Definitivamente, ser feliz no es una obligación. La gente, golpeada en el mentón por la frase, reacciona y me dice que, no obstante, se trata de ser feliz pese a todo. Cuando escucho ese razonamiento, mi balanza virtual se pone a trabajar: si vivimos ochenta años, ¿cuántos de ellos fuimos felices sumando todo? El balance nos sería, casi siempre, desfavorable. En cambio la plenitud nos ofrece un resultado siempre favorable. La gran pena es que, para ser pleno, se necesita de accesos a la cultura, a la ciencia y tecnología, a la información, y todo eso está muy lejos de las demandas cotidianas de la gente en general.  

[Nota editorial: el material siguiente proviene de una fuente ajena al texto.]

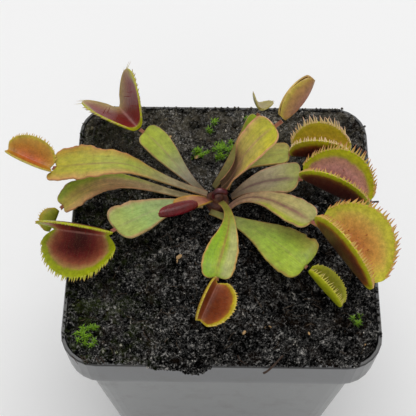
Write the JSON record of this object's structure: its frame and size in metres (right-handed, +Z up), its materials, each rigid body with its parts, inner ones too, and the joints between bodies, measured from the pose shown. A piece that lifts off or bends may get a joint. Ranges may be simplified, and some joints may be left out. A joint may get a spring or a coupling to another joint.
{
  "type": "potted venus flytrap",
  "caption": "Venus flytrap rosette with open and closed toothed traps, growing in dark peat in a square black nursery pot.",
  "frame": {"origin": "middle of the pot's underside, on the surface that it stands on", "axes": "+Z up out of the pot, +Y to the back, away from the viewer, and +X to the viewer's right"},
  "size_m": [0.1103, 0.0916, 0.1385],
  "materials": {
    "pot": "black polypropylene, satin, slightly dusty",
    "peat": null,
    "crown": "brown leaf bases, matt",
    "young_leaf": "dark red young growth, waxy",
    "leaf_green": "green leaf stalk with a pink edge, waxy",
    "leaf_bronze": "bronze leaf stalk, waxy",
    "trap_maroon": "maroon lobes with a lime margin, waxy",
    "trap_orange": "orange lobes with a lime margin, waxy",
    "trap_lime": "lime lobes, waxy",
    "moss": "bright green moss tufts"
  },
  "bodies": {
    "root": {"pot": "pot", "soil": "peat", "crown": "crown", "young_leaf": "young_leaf", "moss_1": "moss", "moss_2": "moss", "moss_3": "moss", "moss_4": "moss", "moss_5": "moss", "moss_6": "moss", "leaf_01": "leaf_green", "leaf_02": "leaf_green", "leaf_03": "leaf_green", "leaf_04": "leaf_green", "leaf_05": "leaf_bronze", "leaf_06": "leaf_green", "leaf_07": "leaf_green", "leaf_08": "leaf_green", "leaf_09": "leaf_green", "leaf_10": "leaf_green", "leaf_11": "leaf_bronze", "leaf_12": "leaf_green", "trap_01": "trap_maroon", "trap_02": "trap_orange", "trap_03": "trap_lime", "trap_04": "trap_maroon", "trap_05": "young_leaf", "trap_06": "trap_maroon", "trap_07": "trap_lime", "trap_08": "trap_lime", "trap_09": "trap_maroon", "trap_10": "trap_lime", "trap_11": "trap_orange", "trap_12": "trap_lime"}
  },
  "joints": []
}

La cosa no está fácil. Los felices a tiempo completo seguramente no son de este mundo, en cuyo caso se salvan de nuestra censura. Los plenos, en cambio, deben preguntarse diariamente si lo suyo fue suerte o purísima casualidad. Los que no son ni lo uno ni lo otro, son burbujas de colores que flotan en nuestro paisaje, y que, a decir de los antropólogos, expresan cómo la sociedad boliviana vive su siglo veintiuno.